Where the Action Is: Oliver Wood, 1942-2023 | Tributes

Wood always preferred kinetic energy to prettiness, and carried this philosophy to extremes if the director encouraged it. In addition to serving as a DP on low- and mid-budget projects in the ’70s and early ’80s, Wood was a cameraman on William Friedkin’s 1985 cops-on-the-edge thriller “To Live and Die in L.A,” working for cinematographer Robby Muller. It was a down-and-dirty production that rarely did more than four takes of any given shot, and that sometimes rolled on rehearsals without telling the actors. As a DP, Wood seemed to enjoy staging action that forced the camera to get into the middle of things alongside the actors and stunt performers. The skydiving sequences in “Terminal Velocity” are the main (perhaps only) reason to see it. The camera rigs attached to parachuting actors, stuntpeople and camera operators would be employed in similar action scenes in other people’s projects, and for years afterward, you’d see “Terminal” skydiving footage being licensed for re-use in TV shows that couldn’t afford to shoot their own skydiving scenes. Many of the action scenes in “Ben-Hur,” including the chariot racing, contain shots taken with tiny GoPro cameras.
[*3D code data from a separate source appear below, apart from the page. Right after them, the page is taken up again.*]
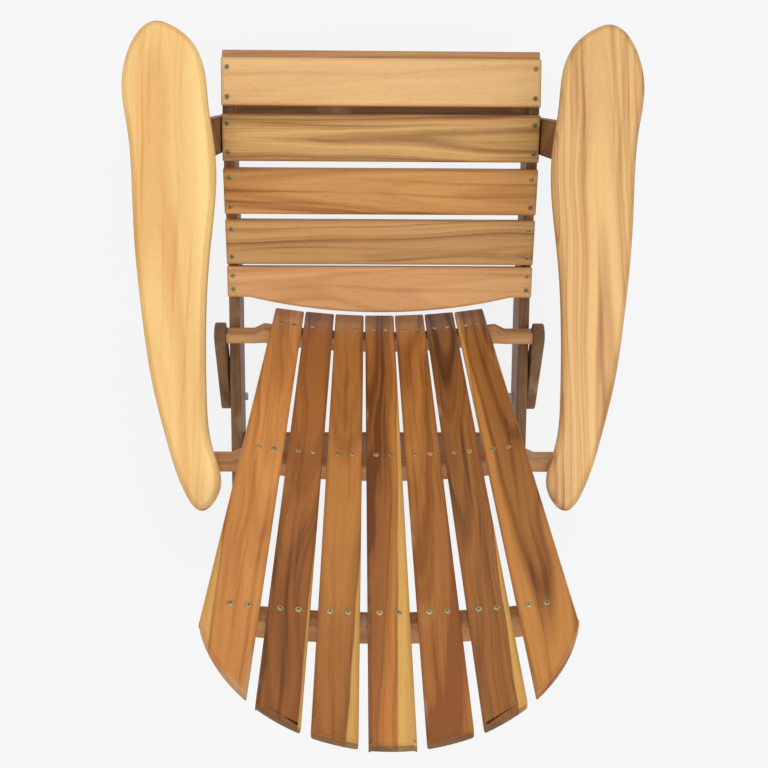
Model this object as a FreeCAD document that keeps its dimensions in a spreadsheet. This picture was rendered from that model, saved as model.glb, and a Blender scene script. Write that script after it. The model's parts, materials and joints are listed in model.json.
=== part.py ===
"""Folding adirondack chair: slatted seat on two sloping stringers, fan back, paddle arms.

The frame is millimetres with +Z up. The floor is Z = 0, the chair faces -Y and is
symmetric about X = 0. The sitter's left hand is at +X.
"""
import FreeCAD, Part
import math
import os
from FreeCAD import Placement, Rotation, Vector

SIDES = {"left": 1, "right": -1}
SLATS_IN_SEAT = 5
SLATS_IN_BACK = 7

# ---------------------------------------------------------------- driving sizes
SIZES = {
    # seat
    "seat_width": 514.0,
    "stringer_thickness": 18.0,
    "stringer_depth": 82.0,
    "stringer_front_y": -467.0,
    "stringer_front_height": 362.0,
    "stringer_front_depth": 62.0,
    "stringer_rear_y": 351.0,
    "rear_slope": 16.6,
    "slat_fall_1": 11.0,
    "slat_fall_2": 21.5,
    "slat_fall_3": 29.0,
    "slat_fall_4": 29.0,
    "slat_fall_5": 22.0,
    "seat_slat_width": 75.0,
    "seat_slat_thickness": 16.0,
    "rear_seat_slat_width": 52.0,
    "rear_slat_bulge": 26.0,
    "rear_slat_land": 18.0,
    "wide_seat_gap": 11.0,
    "narrow_seat_gap": 6.0,
    "apron_thickness": 16.0,
    "apron_height": 62.0,
    "seat_edge_round": 2.0,
    "cross_rail_thickness": 18.0,
    "cross_rail_height": 44.0,
    "stretcher_thickness": 18.0,
    "stretcher_width": 42.0,
    "stretcher_from_foot": 212.0,
    # back
    "back_recline": 35.0,
    "back_foot_y": -74.0,
    "back_foot_height": 163.0,
    "back_slat_length": 1004.0,
    "back_slat_width": 49.0,
    "back_slat_thickness": 10.0,
    "back_slat_pitch_low": 52.0,
    "back_slat_pitch_high": 58.0,
    "outer_slat_top_width": 64.0,
    "back_top_radius": 221.0,
    "back_hollow_radius": 1150.0,
    "arm_rail_place": 455.0,
    "upper_rail_place": 797.0,
    "rail_height": 29.0,
    "rail_depth": 25.0,
    "rail_end_depth": 17.0,
    "rail_end_front": 7.0,
    "rail_arc_reach": 196.0,
    # arms
    "arm_top_height": 573.0,
    "arm_thickness": 20.0,
    "arm_length": 697.0,
    "arm_front_y": -440.0,
    "arm_inset": 17.0,
    "arm_width": 132.0,
    "arm_edge_round": 6.0,
    "arm_block_thickness": 20.0,
    "arm_block_length": 70.0,
    # front legs
    "leg_lean": 20.0,
    "leg_width": 58.0,
    "leg_thickness": 18.0,
    "leg_axis_y": -277.0,
    "arm_pivot_y": -185.0,
    "pivot_below_arm": 19.0,
    "bracket_thickness": 18.0,
    "leg_pivot_y": -387.0,
    "leg_pivot_drop": 61.5,
    # links
    "link_thickness": 18.0,
    "link_width": 44.0,
    "link_pivot_y": 53.0,
    "link_pivot_drop": 66.0,
    # hardware and fits
    "side_gap": 2.0,
    "seat_gap": 0.3,
    "back_rail_gap": 0.85,
    "bolt_radius": 4.0,
    "bolt_clearance": 0.15,
    "open_pivot_clearance": 3.0,
    "bolt_head_radius": 8.0,
    "bolt_head_height": 2.6,
    "nut_radius": 7.0,
    "nut_height": 5.0,
    "washer_radius": 9.0,
    "washer_thickness": 1.5,
    "screw_head_radius": 4.5,
    "screw_head_height": 2.0,
    "screw_shank_radius": 2.0,
    "screw_clearance": 0.1,
    "screw_margin": 14.0,
    "screw_end_cover": 1.0,
    "side_screw_spacing": 13.5,
}

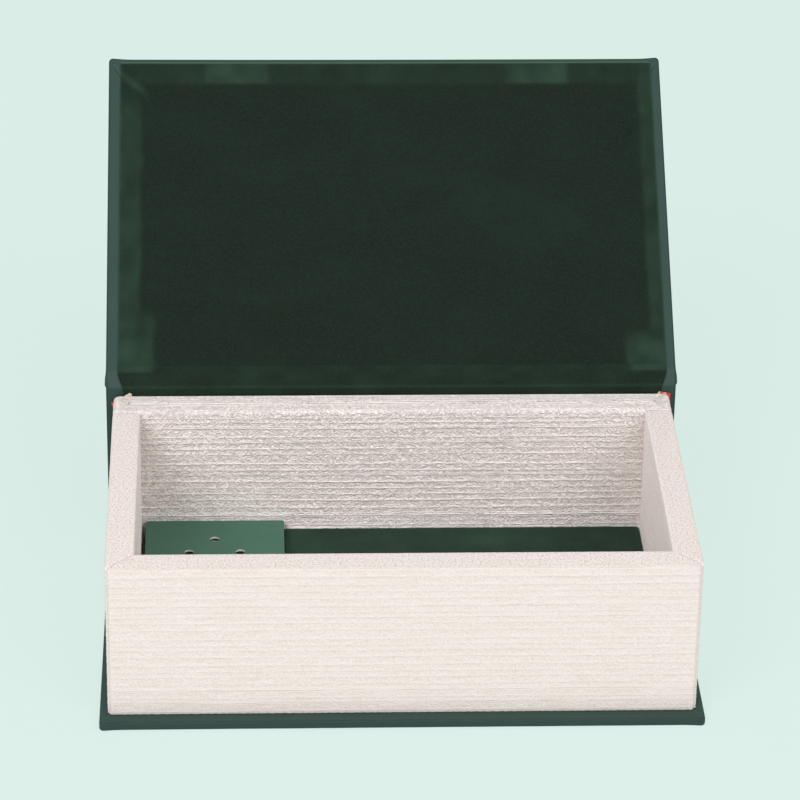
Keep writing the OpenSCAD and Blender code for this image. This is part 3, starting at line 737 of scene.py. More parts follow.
def lining_panel():
    """Velvet glued on the cover's inner face, half a millimetre off its middle: a
    grid whose height is that of the turned-in strips near the edges and dips between
    them, rolls down round its border, and whose nap is pressed over the strips, the
    closures and the joint, and lit along its cut edge."""
    half, top = LINING_X, LINING_S
    xs = spread((0, 84, 1.5), (84, half - 1.2, 0.9), (half - 1.2, half - 0.3, 0.3), (half - 0.3, half, 0.1))
    ss = spread((JOINT_W, JOINT_W + 14, 0.9), (JOINT_W + 14, 118, 1.7), (118, top - 1.2, 0.8),
                (top - 1.2, top - 0.3, 0.3), (top - 0.3, top, 0.1))
    x0, s0 = np.meshgrid(two_ways(xs), ss, indexing="ij")
    x, s = round_off(x0, s0, half, top, size("board_corner"))

    def chance(cell_x, cell_s, seed):
        return wave_2d(x0 + 300, s0 + 300, cell_x, cell_s, seed)

    in_x, in_s = CASE_X - np.abs(x0), COVER_W - s0
    middle = ease(in_x, TURN_IN, TURN_IN + 1.2) * ease(in_s, TURN_IN, TURN_IN + 1.2)
    level = 3.25 + VELVET_T - 0.35 * middle - 0.3 * rolled(np.minimum(half - np.abs(x0), top - s0), 0.45)
    for cx, half_l, cs, half_w in CLOSURES:
        near = np.maximum(np.abs(x0 - cx) - half_l, np.abs(s0 - cs) - half_w)
        level = level + 0.06 * (1 - ease(near, 0, 1))
    level = level + 0.04 * chance(2.5, 2.5, 31) + 0.06 * chance(19, 15, 32)
    under = np.where((in_x > TURN_IN) & (in_s > TURN_IN), 2.77, 3.27)
    level = np.maximum(level, under + 0.12)

    wander = 0.8 * chance(11, 9, 34)
    naps = [0.42 * band(-x0 + wander, 100.2, 1.2) * (1 - 0.75 * band(s0, 124, 6)),
            0.38 * band(x0 + wander, 103.2, 1.2), 0.2 * band(s0 + 0.5 * wander, 131.8, 1.7)]
    for cx, half_l, _, _ in CLOSURES:
        naps.append(0.62 * band(-np.abs(x0 - cx), -half_l - 1, 1.1) * band(s0, 132.0, 0.8))
    for lo_x, hi_x, top_s in ((-108.9, -95.2, 27), (94.1, 108.5, 17)):
        naps.append(0.6 * band(x0 + wander, lo_x, 1.6) * band(-x0 + wander, -hi_x, 1.8)
                    * band(-s0 + wander, -top_s, 5))
    streak = bell((x0 + 108.6) * 0.683 + (s0 - 136.7) * 0.73, 1.9)
    naps.append(0.62 * streak * band(-x0, 98.5, 2.5))
    nap = np.maximum.reduce(naps) * (0.85 + 0.35 * chance(5, 6, 33))
    lit = bell(np.maximum(top - s0 - 0.25, 0), 0.45) + 0.25 * bell(half - np.abs(x0), 0.5)
    outer, inner = (on_cover(x + LINING_OFF, s, n, size("cover_bow")) for n in (level, under))
    return shell("velvet_cover_panel", outer, inner, np.stack([x0, s0], -1),
                 {"nap": np.clip(nap, 0, 1), "lit": np.clip(lit, 0, 1)}, smooth=70)


def fillet_path(stops, radius, step):
    """A line of straight runs in even short steps, whose corners are quadratic curves
    as long as circle arcs of the radius would be."""
    stops = [np.array(p, float) for p in stops]
    line = [stops[0][None]]
    for before, here, after in zip(stops, stops[1:], stops[2:]):
        u, v = before - here, after - here
        lu, lv = np.linalg.norm(u), np.linalg.norm(v)
        u, v = u / lu, v / lv
        half = math.acos(float(np.clip(u @ v, -1, 1))) / 2
        if math.pi / 2 - half < 0.02:
            line.append(here[None])
            continue
        cut = min(radius / math.tan(half), 0.45 * min(lu, lv))
        t = np.linspace(0, 1, 7)[:, None]
        line.append((1 - t) ** 2 * (here + u * cut) + 2 * t * (1 - t) * here + t * t * (here + v * cut))
    line = np.concatenate(line + [stops[-1][None]])
    run = np.concatenate([[0], np.cumsum(np.linalg.norm(np.diff(line, axis=0), axis=1))])
    keep = np.concatenate([[True], np.diff(run) > 1e-6])
    line, run = line[keep], run[keep]
    at = np.unique(np.concatenate([run, np.linspace(0, run[-1], int(run[-1] / step) + 1)]).round(4))
    return np.stack([np.interp(at, run, line[:, k]) for k in (0, 1)], -1), at


def path_sheet(name, line, run, xs, thick, marks, narrow):
    """A sheet carried along X on a path in y and z: the path moved half a thickness
    to both sides along its normal, thinner at its two long edges, and as much
    narrower along the way as the given share of its length says."""
    tangent = np.gradient(line, axis=0)
    tangent /= np.linalg.norm(tangent, axis=1)[:, None]
    normal = np.stack([-tangent[:, 1], tangent[:, 0]], -1)
    x, p = np.meshgrid(xs, run, indexing="ij")
    wavy = 0.02 * wave_2d(x + 300, p + 50, 6, 3, 5)
    sides = []
    for side in (1, -1):
        off = side * thick * (0.5 - 0.25 * rolled(xs[-1] - np.abs(x), 0.4)) + wavy
        yz = line[None] + normal[None] * off[..., None]
        sides.append(np.concatenate([(x * narrow(p) + LINING_OFF)[..., None], yz], -1))
    return shell(name, *sides, np.stack([x, p], -1), {k: v(x, p) for k, v in marks.items()})


def paper_section():
    """Outline of paper round a wall: inset from its outer face and height above its
    foot, from under the foot up, over the rim and down inside, with the direction
    that is square to it and the way run so far."""
    w, h, r = WALL_T, PAPER_TOP, RIM_R
    parts = []

    def straight(e0, h0, e1, h1, ne, nh, step=size("paper_step")):
        k = np.linspace(0, 1, max(2, int(math.hypot(e1 - e0, h1 - h0) / step) + 1))
        parts.append(np.stack([e0 + (e1 - e0) * k, h0 + (h1 - h0) * k, 0 * k + ne, 0 * k + nh], -1))

    def corner(ce, ch, a0, a1, radius=r):
        a = np.radians(np.linspace(a0, a1, 7))
        parts.append(np.stack([ce + radius * np.cos(a), ch + radius * np.sin(a), np.cos(a), np.sin(a)], -1))

    straight(w / 2, 0, FOOT_R, 0, 0, -1, 0.8)
    corner(FOOT_R, FOOT_R, 270, 180, FOOT_R)
    straight(0, FOOT_R, 0, h - r, -1, 0)
    corner(r, h - r, 180, 90)
    straight(r, h, w - r, h, 0, 1)
    corner(w - r, h - r, 90, 0)
    straight(w, h - r, w, PAPER_FOOT - TRAY_Z, 1, 0)
    line = np.concatenate(parts)
    move = np.linalg.norm(np.diff(line[:, :2], axis=0), axis=1)
    line = line[np.concatenate([[True], move > 1e-9])]
    run = np.concatenate([[0], np.cumsum(np.linalg.norm(np.diff(line[:, :2], axis=0), axis=1))])
    return *(line[:, k, None] for k in range(4)), run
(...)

They have the shuddering, flickery feeling of skateboarding or dash-cam videos. 

Wood’s first job as cinematographer was 1969’s “The Honeymoon Killers,” a project originated by the young Martin Scorsese. According to Wood, Scorsese was fired after a week because he was shooting “wide master shots, too slowly, meticulously and expensively for the producers” and was replaced by the film’s writer, Leonard Kastle. To protect himself, Kastle, and the story, and get through the production fast, Wood tried to “cut the film in-camera” on the set—i.e., shoot only the pieces that were needed to edit together scenes in the way that the filmmakers had decided in advance that they wanted, and avoid shooting alternate angles and additional takes that producers could use as “options” to re-cut the movie their own way. Wood told journalist Robert Cashill in 1997 that when he watched “The Honeymoon Killers” again, decades after working on it, “I can see the cinematography crystallizing till it gets to a point where I say, ‘Ah, that’s me–that’s my style emerging.’”  

Wood rose to the top of his trade in 1986 when Michael Mann, the executive producer of “Miami Vice,” hired him to be the supervising cinematographer on seasons three through five. “Vice” was shot all over South Florida, mainly in existing locations that had been chosen for their strong architectural personalities, but the world wasn’t supposed to look “real”—more like hyperreal or expressionistic. Mann wanted a neo-noir look that made the city’s lurid colors seem to shimmer. Wood delivered, framing and lighting Miami neighborhoods, commercial storefronts, and government buildings so that each seemed as if it could be either an art installation or a set from one of the 1960s neo-noirs that made Wood want to get into movie-making as a teenager back in England. (He started out as an assistant to John Boorman, who directed the classic “Point Blank,” and viewers continued to see Boorman’s influence on Wood’s framing and lighting.)